At the same time, anti-slavery movements were set up all over Europe and in America.
The 1772 Case of Somerset vs Stuart, with Judgement by Mansfield, the Chief Justice of England, freeing the slave (Somerset) from bondage is held to be a landmark in British judicial history. Mansfield held that slavery was irrational and could only be maintained by perverse laws.
In 1774, a Ghanaian scholar presented a brilliant thesis against slavery in a University in Holland, arguing that slavery was inconsistent and incompatible with Christianity.
In 1775, Lord Dumore, Commander of British Forces in America, declared freedom for slaves who joined the British forces against the rebels.
George Washington also asked the help of slaves to fight for freedom from the British, promising that he would put the issue of abolition of slavery before the Congress, knowing full well that the Congress would never approve it.In 1778, the Society of Friends of Blacks was set up in Paris.
In 1807 Britain finally abolished the slave trade in all its colonies.
In this respect, the contributions of Lord (William) Wilberforce (a Conservative MP) and Thomas Clarkson in fighting slavery were extremely important. They helped to set up anti-slavery committees throughout the country and mobilised public opinion against it.
Moreover, the French revolution of 1789 played a major role in providing the ideological basis for revolt against slavery. One of the first acts of the revolution was to abolish slavery.
When Britain finally abolished the slave trade, it compensated the slave owners but not the slaves, leaving the question of compensation and reparation unresolved.
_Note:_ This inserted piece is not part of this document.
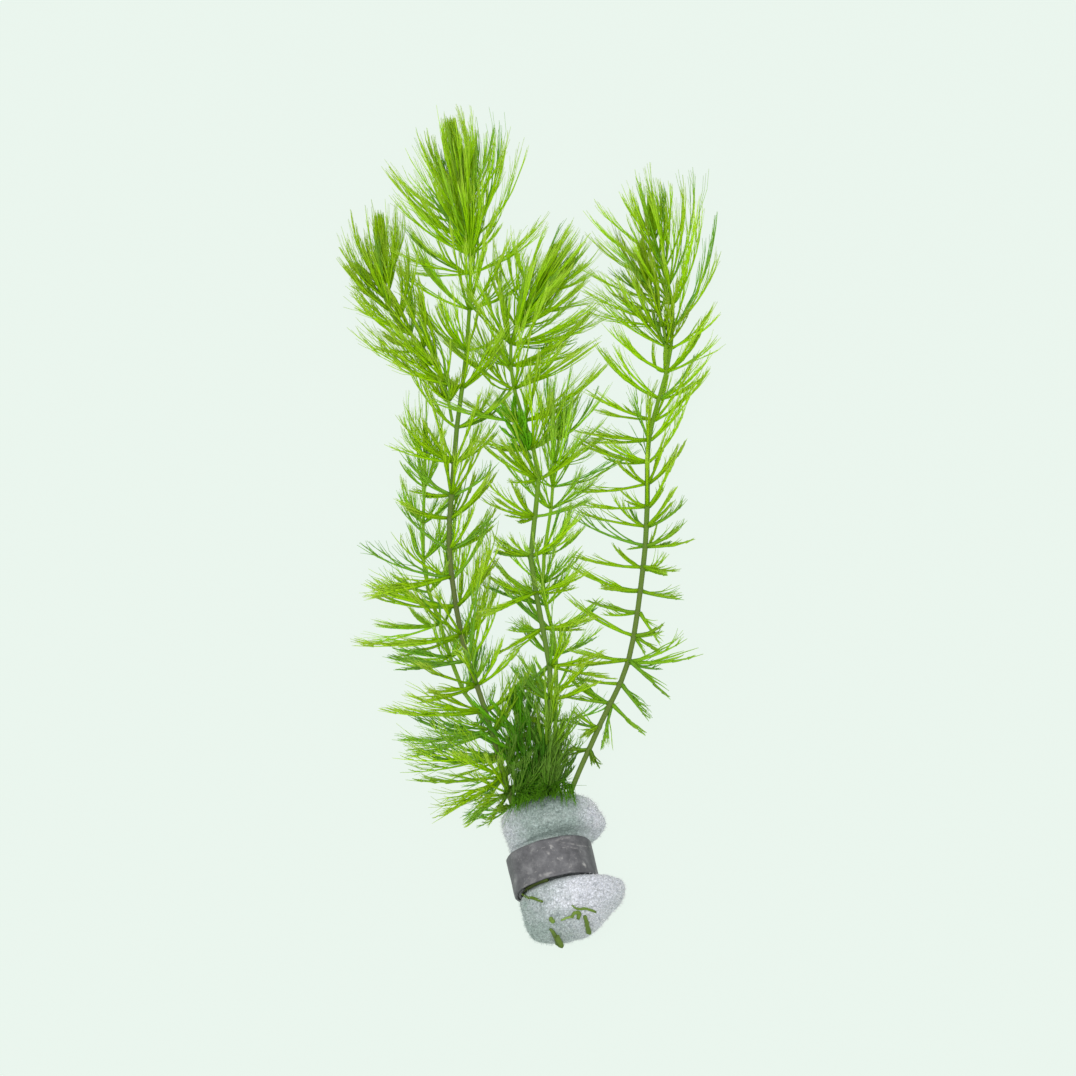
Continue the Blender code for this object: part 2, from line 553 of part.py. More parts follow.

What Africans are asking for is the stolen fruits of their ancestor’s labour to be given back to their rightful heirs.
This is a powerful argument for the cancellation of all African debt as a collective way of admitting responsibility and atoning for the suffering western countries caused. Tony Blair has belatedly expressed “deep sorrow” over the slave trade without tendering an apology or restitution. This gesture is vacuous and unlikely to satisfy those who are demanding compensation for the descendants of slaves as well as for Africa generally.
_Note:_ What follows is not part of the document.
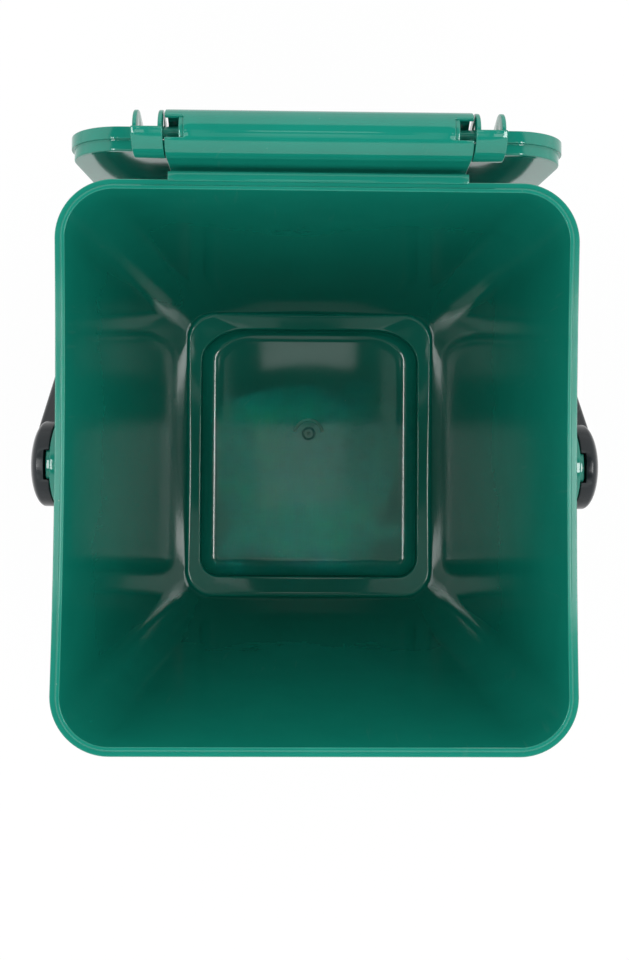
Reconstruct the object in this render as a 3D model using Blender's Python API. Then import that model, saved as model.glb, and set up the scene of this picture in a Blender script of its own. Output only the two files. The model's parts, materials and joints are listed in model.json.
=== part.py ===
# Kerbside food waste caddy: a green tub, its hinged lid folded right back behind it, and a black
# carrying handle lying between the two.
# Metres. X runs to the right, Y to the rear (the hinge side) and Z up. The origin is the centre of
# the underside of the tub's foot.

from math import acos, asin, atan, cos, hypot, pi, radians, sin

import bmesh
import bpy
from mathutils import Matrix, Vector

MM = 0.001

# Tub, outside and inside
RIM_TOP = 388 * MM
RIM_HALF_WIDTH = 137.5 * MM
RIM_HALF_DEPTH = 150 * MM
RIM_CORNER = 31 * MM
RIM_WIDTH = 5.5 * MM
RIM_BAND = 9 * MM
RIM_BEAD_RISE = 1.2 * MM
RIM_BEAD_WIDTH = 2.4 * MM
RIM_ROUND = 0.7 * MM
SIDE_BOW = 1.3 * MM
WALL = 2.2 * MM
LEDGE_HEIGHT = 28 * MM
LEDGE_HALF_WIDTH = 108.4 * MM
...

It will not be out of the place to mention that indentured migrant labour from South Asia in the 19th century carried on where the classical slave trade left off. Indentured labourers from South Asia were dispatched to the plantations of the empire from the Pacific to the Caribbean. Death rates on these sea voyages were similar to those on the earlier Trans-Atlantic slave trade voyages.
Today there are some 30 million slaves in the world, if you include bonded labour, child labour, and a large numbers of women caught up in international prostitution.
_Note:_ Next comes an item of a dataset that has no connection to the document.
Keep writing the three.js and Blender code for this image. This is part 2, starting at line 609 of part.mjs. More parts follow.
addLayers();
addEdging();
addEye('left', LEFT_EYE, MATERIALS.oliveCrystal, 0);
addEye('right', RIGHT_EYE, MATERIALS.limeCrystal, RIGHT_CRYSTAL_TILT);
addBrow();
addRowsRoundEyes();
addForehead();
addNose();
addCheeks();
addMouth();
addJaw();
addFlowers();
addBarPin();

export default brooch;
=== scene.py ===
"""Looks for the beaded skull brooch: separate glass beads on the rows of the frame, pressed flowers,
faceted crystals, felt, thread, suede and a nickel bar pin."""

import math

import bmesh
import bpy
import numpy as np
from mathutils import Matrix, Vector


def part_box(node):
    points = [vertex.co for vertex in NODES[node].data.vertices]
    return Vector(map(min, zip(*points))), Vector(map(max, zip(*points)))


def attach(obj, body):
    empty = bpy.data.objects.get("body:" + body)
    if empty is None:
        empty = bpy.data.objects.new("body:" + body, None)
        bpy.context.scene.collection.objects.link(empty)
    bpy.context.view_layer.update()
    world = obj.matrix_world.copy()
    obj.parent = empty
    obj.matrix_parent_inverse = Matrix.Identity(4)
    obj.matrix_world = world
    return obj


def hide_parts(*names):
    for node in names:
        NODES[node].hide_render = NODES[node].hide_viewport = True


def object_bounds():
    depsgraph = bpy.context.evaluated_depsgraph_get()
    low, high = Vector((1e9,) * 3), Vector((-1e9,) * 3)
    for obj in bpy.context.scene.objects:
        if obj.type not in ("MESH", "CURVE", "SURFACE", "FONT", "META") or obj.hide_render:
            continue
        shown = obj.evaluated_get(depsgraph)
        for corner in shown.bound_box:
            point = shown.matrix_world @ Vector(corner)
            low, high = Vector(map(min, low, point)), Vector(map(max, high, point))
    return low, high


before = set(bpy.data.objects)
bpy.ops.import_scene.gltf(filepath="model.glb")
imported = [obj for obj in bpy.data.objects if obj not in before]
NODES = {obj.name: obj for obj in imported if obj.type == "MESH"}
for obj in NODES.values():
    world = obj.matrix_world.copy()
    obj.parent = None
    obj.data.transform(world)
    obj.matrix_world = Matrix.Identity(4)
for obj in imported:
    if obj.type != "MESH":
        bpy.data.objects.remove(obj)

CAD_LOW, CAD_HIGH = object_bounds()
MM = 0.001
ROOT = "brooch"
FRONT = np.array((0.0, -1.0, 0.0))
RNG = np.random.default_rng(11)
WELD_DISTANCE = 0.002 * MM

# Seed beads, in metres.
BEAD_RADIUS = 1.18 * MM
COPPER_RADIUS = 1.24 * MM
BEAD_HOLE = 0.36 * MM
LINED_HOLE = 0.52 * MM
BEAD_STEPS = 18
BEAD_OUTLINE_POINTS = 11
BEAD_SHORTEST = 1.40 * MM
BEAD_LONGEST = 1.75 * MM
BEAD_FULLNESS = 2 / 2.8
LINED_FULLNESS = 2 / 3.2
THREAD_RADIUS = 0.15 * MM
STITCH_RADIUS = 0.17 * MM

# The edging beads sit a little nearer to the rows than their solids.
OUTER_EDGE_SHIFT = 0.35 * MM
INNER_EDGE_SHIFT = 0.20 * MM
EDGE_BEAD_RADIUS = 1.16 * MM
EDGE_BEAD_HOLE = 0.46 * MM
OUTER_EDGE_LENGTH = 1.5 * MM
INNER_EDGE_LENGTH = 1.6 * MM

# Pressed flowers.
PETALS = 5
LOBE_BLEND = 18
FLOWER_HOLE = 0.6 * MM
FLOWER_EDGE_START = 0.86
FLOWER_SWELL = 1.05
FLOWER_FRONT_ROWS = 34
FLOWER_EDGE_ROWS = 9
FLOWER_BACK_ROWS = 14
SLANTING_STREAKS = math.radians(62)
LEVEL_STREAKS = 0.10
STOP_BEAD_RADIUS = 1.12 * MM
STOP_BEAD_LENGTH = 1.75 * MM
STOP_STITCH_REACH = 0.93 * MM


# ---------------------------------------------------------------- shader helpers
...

Moreover, neo-liberalism and the dominance of multinationals are enslaving the people of Africa, Asia and Latin America, with debt bondage predatory pricing, skewed concepts of intellectual property rights, interference in internal affairs under the pretext of “human rights”, wars, occupations, setting up puppet regimes, and the outright exploitation and theft of the natural resources of these countries.
Whatever we do, ladies and gentlemen, we must not allow the bicentenary of the abolition of the slave trade to mollify us into self-congratulation. We ought to link it with the broader issues of today, such as poverty, disease, inequality, exploitation, environmental degradation, unprovoked attacks against defenceless countries, and occupation.
I firmly believe the battle is far from won.